-- Begin The data --

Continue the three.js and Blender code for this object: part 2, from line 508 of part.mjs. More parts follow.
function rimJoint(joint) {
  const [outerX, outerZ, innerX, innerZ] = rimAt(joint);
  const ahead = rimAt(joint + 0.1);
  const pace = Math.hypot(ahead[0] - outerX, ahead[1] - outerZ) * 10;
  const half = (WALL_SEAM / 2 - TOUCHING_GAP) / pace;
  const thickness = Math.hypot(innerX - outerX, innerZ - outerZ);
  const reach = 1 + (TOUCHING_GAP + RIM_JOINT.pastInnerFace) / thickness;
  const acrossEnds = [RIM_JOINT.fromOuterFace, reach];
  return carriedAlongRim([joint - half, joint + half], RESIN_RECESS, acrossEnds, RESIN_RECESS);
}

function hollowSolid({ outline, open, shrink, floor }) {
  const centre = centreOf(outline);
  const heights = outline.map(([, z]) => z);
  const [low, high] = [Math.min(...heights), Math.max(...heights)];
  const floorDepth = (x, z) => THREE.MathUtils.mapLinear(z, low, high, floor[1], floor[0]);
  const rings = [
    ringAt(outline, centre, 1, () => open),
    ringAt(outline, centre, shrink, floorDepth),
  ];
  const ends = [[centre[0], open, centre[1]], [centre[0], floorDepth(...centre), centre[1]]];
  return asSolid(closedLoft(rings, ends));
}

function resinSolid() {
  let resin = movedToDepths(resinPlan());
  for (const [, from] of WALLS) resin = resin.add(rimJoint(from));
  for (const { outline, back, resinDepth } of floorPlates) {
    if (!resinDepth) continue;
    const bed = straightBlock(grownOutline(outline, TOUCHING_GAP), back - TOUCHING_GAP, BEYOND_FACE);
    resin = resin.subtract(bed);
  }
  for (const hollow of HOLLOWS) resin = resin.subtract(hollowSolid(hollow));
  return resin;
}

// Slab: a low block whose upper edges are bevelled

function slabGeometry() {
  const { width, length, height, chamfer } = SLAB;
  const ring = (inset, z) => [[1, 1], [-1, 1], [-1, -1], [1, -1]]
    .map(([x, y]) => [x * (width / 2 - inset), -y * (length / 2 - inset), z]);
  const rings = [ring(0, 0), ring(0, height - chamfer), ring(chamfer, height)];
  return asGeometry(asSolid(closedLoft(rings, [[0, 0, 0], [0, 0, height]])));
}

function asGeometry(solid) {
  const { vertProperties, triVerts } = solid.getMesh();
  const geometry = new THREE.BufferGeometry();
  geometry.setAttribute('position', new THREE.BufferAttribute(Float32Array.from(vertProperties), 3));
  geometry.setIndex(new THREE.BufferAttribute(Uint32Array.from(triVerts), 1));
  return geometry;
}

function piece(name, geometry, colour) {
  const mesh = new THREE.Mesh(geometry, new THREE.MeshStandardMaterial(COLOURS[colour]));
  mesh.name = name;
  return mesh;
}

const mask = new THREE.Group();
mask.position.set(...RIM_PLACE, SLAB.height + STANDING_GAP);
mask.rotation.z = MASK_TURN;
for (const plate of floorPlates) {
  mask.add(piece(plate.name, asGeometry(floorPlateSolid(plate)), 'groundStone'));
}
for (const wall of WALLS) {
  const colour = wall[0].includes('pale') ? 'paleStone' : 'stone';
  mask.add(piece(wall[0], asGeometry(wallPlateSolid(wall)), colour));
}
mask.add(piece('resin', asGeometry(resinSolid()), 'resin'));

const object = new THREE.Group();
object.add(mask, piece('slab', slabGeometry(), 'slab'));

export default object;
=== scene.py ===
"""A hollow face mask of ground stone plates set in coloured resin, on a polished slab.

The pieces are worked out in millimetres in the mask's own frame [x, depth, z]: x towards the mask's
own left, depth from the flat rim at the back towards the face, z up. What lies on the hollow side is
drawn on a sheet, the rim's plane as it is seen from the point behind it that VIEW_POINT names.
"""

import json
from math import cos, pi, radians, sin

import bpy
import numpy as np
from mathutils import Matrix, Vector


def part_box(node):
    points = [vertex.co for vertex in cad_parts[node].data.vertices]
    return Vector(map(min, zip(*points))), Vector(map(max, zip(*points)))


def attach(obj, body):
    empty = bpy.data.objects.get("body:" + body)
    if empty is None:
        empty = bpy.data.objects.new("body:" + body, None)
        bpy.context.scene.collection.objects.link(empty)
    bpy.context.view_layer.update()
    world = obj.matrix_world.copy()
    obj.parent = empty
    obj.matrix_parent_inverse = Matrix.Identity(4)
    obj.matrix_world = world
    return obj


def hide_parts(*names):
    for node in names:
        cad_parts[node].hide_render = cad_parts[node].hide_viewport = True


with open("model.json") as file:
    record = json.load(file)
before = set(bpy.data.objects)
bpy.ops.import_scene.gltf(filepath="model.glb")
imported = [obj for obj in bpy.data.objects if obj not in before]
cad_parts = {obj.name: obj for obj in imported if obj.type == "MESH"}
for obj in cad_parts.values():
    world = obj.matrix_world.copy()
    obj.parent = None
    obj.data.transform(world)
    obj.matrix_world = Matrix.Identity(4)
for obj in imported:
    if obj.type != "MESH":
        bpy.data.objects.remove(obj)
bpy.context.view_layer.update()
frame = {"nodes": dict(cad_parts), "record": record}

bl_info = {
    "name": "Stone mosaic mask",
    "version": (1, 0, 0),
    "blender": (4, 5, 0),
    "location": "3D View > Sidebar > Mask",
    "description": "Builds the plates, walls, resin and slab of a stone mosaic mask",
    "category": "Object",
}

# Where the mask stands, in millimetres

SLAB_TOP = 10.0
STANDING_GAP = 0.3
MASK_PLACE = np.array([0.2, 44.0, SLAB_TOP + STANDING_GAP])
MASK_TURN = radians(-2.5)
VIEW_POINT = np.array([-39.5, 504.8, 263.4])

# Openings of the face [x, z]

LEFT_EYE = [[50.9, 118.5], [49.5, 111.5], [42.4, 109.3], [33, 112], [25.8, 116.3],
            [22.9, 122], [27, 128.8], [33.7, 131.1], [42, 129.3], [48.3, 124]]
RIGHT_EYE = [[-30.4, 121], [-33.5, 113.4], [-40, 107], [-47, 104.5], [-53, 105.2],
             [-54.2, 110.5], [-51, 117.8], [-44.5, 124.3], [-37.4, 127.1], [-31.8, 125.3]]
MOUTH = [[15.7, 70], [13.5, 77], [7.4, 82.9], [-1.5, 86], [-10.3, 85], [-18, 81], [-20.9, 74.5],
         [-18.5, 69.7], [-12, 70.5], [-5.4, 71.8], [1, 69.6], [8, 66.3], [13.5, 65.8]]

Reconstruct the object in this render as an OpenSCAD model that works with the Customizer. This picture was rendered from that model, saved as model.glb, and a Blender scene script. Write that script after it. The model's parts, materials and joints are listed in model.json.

-- End The data --

Exercise objective: Output exactly the lines of the material above from the one containing "function piece(name, geometry, colour)" up to and including the one containing "points = [vertex.co".

Output for this exercise:
function piece(name, geometry, colour) {
  const mesh = new THREE.Mesh(geometry, new THREE.MeshStandardMaterial(COLOURS[colour]));
  mesh.name = name;
  return mesh;
}

const mask = new THREE.Group();
mask.position.set(...RIM_PLACE, SLAB.height + STANDING_GAP);
mask.rotation.z = MASK_TURN;
for (const plate of floorPlates) {
  mask.add(piece(plate.name, asGeometry(floorPlateSolid(plate)), 'groundStone'));
}
for (const wall of WALLS) {
  const colour = wall[0].includes('pale') ? 'paleStone' : 'stone';
  mask.add(piece(wall[0], asGeometry(wallPlateSolid(wall)), colour));
}
mask.add(piece('resin', asGeometry(resinSolid()), 'resin'));

const object = new THREE.Group();
object.add(mask, piece('slab', slabGeometry(), 'slab'));

export default object;
=== scene.py ===
"""A hollow face mask of ground stone plates set in coloured resin, on a polished slab.

The pieces are worked out in millimetres in the mask's own frame [x, depth, z]: x towards the mask's
own left, depth from the flat rim at the back towards the face, z up. What lies on the hollow side is
drawn on a sheet, the rim's plane as it is seen from the point behind it that VIEW_POINT names.
"""

import json
from math import cos, pi, radians, sin

import bpy
import numpy as np
from mathutils import Matrix, Vector


def part_box(node):
    points = [vertex.co for vertex in cad_parts[node].data.vertices]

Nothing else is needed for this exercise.